The good thing was, I was the only one in this sewer pit of a washroom. After entering the stall, I noticed there was no cover on the tank, and the seat was down, and the last asshole who used it pissed all over the seat and floor. Damn... but my choices were limited. At this very moment I had enough G-forces to built up in my ass cavity to power an atomic reactor.

Thank god there was toilet paper. I quickly grabbed a few pieces and wiped down the seat, and then took even more and made a three-layer-thick pad. I pulled down my Wranglers, hit the seat, and let loose.

The sound was similar to that of silicone exiting out of a caulk gun. Non-stop. And the stink -- oh my god. I thought the stench of this devil's asshole of a bathroom was bad, but it was overpowered by my three-day tar pile.

After I got off the seat, I looked down: it was a perfect three-layer coil. Unbroken. I have never done anything that artful in my life. Of course, more than half of it was above water level.

Now, what I normally do when I let go of a load that would overflow in the horn of plenty is flush the evidence, wipe my ass, toss the used Green Bay product in, and flush again. But I wasn't about to take the chance of this three-ringer overflowing the facility. So I grabbed about fifty sheets of the white institutional offering and got working on my bunghole. I bet there was a half-pound of peanut butter on that first try.

So I grabbed more paper and continued. I did it about three times, and still it didn't come out clean. So the next batch of asswipe, I balled it up, stuck it into the back of the toilet tank to get it wet, and did a wet sponge on my sphincter. Finally I dried with another bundle.

All said and done, I probably used as much toilet paper as a family of four in an impoverished nation uses in a year. The toilet was FULL.

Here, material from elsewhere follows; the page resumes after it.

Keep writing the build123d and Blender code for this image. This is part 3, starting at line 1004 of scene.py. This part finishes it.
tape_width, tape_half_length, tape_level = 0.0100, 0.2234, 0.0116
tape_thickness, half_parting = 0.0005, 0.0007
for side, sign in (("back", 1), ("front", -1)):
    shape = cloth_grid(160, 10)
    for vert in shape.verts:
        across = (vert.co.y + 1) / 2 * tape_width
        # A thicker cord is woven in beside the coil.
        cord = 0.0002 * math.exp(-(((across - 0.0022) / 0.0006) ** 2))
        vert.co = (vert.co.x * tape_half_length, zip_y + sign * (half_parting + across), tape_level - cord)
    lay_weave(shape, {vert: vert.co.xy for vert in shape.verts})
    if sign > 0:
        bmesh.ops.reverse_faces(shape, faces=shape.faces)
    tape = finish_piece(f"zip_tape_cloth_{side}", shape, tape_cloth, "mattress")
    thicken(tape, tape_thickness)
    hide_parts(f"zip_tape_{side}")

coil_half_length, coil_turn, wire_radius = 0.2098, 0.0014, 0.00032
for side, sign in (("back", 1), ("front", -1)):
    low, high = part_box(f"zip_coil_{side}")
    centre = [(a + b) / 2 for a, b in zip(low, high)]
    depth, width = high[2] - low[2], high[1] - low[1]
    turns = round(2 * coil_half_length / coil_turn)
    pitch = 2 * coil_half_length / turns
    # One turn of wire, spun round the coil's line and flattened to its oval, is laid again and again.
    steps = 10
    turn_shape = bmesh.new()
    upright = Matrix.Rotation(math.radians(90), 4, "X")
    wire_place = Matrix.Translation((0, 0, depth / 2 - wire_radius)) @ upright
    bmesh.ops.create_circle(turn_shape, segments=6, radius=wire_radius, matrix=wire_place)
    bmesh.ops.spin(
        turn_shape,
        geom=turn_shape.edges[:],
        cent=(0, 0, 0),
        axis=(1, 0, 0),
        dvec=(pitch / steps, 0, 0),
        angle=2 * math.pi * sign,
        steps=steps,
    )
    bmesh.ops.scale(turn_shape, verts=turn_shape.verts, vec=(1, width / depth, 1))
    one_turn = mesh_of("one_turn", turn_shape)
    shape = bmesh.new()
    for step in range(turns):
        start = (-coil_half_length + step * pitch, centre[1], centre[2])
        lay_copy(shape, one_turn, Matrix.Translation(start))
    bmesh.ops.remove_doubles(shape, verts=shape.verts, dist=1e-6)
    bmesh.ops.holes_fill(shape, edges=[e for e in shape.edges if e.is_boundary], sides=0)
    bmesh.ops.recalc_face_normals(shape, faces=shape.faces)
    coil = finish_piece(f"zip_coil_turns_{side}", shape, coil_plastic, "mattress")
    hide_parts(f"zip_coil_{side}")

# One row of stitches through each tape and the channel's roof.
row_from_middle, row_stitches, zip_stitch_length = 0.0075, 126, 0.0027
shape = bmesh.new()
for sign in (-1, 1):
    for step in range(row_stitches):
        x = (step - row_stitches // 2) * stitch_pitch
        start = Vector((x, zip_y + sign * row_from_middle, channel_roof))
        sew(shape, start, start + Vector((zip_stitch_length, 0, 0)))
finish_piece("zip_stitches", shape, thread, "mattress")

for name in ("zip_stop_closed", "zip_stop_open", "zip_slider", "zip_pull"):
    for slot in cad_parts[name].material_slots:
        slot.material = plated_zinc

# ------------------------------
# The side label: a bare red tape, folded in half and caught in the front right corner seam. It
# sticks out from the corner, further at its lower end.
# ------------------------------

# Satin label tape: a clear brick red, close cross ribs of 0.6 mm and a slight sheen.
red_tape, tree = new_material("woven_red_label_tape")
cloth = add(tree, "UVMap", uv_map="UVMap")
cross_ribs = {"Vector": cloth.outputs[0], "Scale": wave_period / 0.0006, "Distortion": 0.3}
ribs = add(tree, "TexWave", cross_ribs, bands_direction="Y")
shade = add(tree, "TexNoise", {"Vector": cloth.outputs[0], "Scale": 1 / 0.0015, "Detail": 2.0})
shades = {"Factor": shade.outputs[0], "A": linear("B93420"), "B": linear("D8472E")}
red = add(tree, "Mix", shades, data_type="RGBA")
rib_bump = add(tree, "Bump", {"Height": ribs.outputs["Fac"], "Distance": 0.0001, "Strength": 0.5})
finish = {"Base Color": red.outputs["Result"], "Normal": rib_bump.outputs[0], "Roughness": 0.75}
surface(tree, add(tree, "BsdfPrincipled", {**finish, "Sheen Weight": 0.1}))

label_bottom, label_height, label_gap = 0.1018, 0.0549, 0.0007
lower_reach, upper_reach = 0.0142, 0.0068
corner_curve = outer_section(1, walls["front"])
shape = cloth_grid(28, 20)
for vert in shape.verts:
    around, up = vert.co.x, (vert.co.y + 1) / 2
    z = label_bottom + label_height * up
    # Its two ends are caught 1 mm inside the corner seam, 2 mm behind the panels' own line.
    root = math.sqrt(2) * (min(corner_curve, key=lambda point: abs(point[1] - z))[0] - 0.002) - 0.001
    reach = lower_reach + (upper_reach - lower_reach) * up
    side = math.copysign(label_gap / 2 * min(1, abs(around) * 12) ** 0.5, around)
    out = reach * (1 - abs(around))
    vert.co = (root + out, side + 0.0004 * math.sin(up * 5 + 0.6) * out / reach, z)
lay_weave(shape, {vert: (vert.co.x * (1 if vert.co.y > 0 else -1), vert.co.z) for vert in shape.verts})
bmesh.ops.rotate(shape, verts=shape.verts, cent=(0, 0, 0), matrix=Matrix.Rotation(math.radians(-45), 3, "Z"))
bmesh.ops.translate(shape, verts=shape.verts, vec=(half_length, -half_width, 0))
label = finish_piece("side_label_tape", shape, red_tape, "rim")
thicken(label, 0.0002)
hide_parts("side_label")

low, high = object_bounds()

I have never unintentionally filled a toilet to that extreme. Without weighing, I bet there was at least ten pounds of shit and another pound of paper. At that point, I whipped up my pants and got out of there. There was NO WAY I was going to flush that monstrosity.

I went to wash my hands only to find no soap. I wetted them, dried them in the dryer, and got the hell out. There was no way I was going to buy anything edible at a place that had a bathroom that disgusting.